_Written exercise_
In the entries that follow, find the word "from" and report each line it is on.

[START]

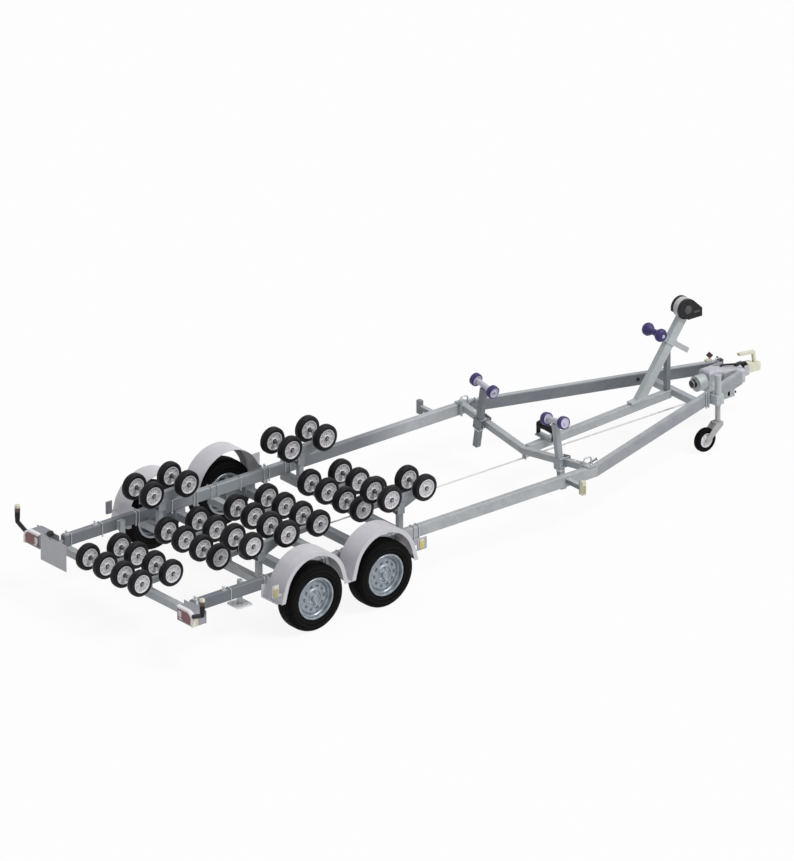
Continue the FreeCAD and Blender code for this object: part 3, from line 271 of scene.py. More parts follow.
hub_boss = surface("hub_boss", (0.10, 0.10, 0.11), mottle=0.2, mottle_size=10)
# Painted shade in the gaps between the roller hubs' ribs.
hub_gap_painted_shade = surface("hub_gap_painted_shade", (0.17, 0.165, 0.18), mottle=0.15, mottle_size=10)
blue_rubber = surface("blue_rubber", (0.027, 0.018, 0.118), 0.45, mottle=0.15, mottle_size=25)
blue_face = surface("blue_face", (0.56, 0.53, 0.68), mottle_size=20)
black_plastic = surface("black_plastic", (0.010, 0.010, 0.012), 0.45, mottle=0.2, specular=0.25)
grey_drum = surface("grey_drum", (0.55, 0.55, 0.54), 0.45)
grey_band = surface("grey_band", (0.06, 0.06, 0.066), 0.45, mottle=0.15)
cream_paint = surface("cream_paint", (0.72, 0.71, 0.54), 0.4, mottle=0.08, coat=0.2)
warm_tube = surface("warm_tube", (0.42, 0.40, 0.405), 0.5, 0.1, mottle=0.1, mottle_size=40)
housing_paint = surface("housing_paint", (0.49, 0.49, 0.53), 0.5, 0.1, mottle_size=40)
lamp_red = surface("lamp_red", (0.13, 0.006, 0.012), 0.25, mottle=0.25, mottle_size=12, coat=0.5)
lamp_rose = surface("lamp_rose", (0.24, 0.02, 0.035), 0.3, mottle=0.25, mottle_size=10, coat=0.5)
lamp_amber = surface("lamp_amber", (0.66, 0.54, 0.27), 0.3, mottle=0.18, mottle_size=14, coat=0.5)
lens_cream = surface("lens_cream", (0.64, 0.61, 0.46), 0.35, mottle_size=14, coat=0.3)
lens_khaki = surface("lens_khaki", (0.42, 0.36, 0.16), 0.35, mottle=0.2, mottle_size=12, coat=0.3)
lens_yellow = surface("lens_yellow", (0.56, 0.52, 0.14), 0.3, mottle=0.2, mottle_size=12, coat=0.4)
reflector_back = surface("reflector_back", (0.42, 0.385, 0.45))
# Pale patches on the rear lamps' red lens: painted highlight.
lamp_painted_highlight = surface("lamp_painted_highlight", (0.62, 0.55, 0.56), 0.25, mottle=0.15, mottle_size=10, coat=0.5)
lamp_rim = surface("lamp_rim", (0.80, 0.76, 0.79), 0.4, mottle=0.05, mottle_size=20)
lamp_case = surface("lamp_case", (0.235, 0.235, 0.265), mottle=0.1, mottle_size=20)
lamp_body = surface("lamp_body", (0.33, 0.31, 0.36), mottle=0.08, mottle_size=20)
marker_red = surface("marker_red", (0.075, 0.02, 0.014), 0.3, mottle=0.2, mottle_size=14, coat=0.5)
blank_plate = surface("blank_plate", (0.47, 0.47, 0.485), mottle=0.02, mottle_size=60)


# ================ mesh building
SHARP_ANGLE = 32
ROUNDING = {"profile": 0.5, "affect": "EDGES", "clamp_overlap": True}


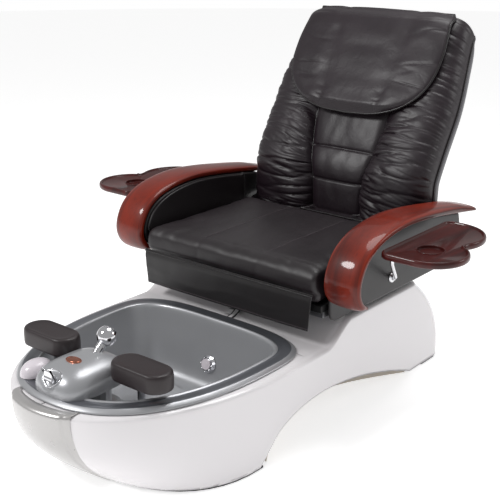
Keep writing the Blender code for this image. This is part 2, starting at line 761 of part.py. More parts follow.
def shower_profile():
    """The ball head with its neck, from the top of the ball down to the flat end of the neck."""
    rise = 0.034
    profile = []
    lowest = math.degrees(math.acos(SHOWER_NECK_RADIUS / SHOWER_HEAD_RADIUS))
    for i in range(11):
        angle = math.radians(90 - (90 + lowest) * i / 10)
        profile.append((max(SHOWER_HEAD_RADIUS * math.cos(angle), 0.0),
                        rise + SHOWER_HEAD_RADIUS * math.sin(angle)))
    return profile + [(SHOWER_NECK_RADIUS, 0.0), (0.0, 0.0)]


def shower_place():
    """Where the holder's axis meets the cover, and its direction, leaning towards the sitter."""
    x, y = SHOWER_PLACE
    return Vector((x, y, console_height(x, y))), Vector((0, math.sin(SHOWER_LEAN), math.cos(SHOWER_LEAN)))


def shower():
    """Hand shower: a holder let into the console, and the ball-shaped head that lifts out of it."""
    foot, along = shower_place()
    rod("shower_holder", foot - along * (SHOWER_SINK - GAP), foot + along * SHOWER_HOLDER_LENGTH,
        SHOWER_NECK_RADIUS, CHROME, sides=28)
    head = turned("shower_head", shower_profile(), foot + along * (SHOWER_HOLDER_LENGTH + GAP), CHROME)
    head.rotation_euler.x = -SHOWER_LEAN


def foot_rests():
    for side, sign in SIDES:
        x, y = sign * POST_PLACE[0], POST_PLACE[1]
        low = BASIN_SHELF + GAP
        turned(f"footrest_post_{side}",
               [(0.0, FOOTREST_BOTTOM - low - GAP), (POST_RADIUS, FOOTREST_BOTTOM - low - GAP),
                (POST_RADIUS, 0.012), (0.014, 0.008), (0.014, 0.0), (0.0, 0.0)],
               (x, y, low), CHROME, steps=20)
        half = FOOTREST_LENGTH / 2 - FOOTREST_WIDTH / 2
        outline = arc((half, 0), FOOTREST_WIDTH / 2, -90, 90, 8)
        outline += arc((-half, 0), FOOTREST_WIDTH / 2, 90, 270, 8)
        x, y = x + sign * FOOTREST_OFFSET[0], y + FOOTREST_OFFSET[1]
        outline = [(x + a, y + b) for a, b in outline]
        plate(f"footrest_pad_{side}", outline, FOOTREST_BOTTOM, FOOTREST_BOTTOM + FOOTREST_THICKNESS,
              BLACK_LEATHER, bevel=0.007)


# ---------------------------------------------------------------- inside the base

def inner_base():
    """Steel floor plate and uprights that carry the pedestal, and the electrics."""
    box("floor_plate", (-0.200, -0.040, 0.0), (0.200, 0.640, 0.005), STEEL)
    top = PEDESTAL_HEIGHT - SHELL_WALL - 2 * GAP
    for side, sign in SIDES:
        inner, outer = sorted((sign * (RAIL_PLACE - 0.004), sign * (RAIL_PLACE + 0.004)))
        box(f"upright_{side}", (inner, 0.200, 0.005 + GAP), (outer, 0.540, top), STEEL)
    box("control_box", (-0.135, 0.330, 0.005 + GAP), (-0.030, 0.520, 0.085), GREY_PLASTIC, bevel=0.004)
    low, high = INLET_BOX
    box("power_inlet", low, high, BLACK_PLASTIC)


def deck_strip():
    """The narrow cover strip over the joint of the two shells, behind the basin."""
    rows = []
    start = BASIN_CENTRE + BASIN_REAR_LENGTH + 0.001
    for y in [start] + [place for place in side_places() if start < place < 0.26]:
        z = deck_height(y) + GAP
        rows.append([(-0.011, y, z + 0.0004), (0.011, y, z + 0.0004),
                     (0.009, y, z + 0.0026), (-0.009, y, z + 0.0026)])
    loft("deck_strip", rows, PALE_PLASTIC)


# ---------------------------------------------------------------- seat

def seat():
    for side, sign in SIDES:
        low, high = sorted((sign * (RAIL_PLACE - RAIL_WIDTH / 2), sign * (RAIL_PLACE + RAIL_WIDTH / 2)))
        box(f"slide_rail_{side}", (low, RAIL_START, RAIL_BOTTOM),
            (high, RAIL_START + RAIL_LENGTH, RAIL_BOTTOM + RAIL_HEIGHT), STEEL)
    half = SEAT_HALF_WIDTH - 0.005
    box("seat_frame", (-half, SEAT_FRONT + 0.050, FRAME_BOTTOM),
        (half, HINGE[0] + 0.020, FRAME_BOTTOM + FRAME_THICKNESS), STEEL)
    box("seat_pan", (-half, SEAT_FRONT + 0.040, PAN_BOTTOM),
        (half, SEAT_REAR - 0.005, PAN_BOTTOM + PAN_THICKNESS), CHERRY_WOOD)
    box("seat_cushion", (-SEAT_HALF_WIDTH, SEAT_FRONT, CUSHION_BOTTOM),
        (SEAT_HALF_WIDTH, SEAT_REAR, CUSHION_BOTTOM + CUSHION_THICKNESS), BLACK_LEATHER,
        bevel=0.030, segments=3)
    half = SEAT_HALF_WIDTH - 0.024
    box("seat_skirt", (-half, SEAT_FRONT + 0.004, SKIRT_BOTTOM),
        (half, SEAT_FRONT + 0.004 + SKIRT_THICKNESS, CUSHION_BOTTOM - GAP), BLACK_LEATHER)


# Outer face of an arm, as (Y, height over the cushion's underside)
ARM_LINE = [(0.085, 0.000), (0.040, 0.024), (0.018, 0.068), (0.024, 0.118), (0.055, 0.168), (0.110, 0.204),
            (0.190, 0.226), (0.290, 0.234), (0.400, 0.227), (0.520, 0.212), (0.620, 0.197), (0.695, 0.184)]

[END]

_Output_
Continue the FreeCAD and Blender code for this object: part 3, from line 271 of scene.py. More parts follow.
    """The ball head with its neck, from the top of the ball down to the flat end of the neck."""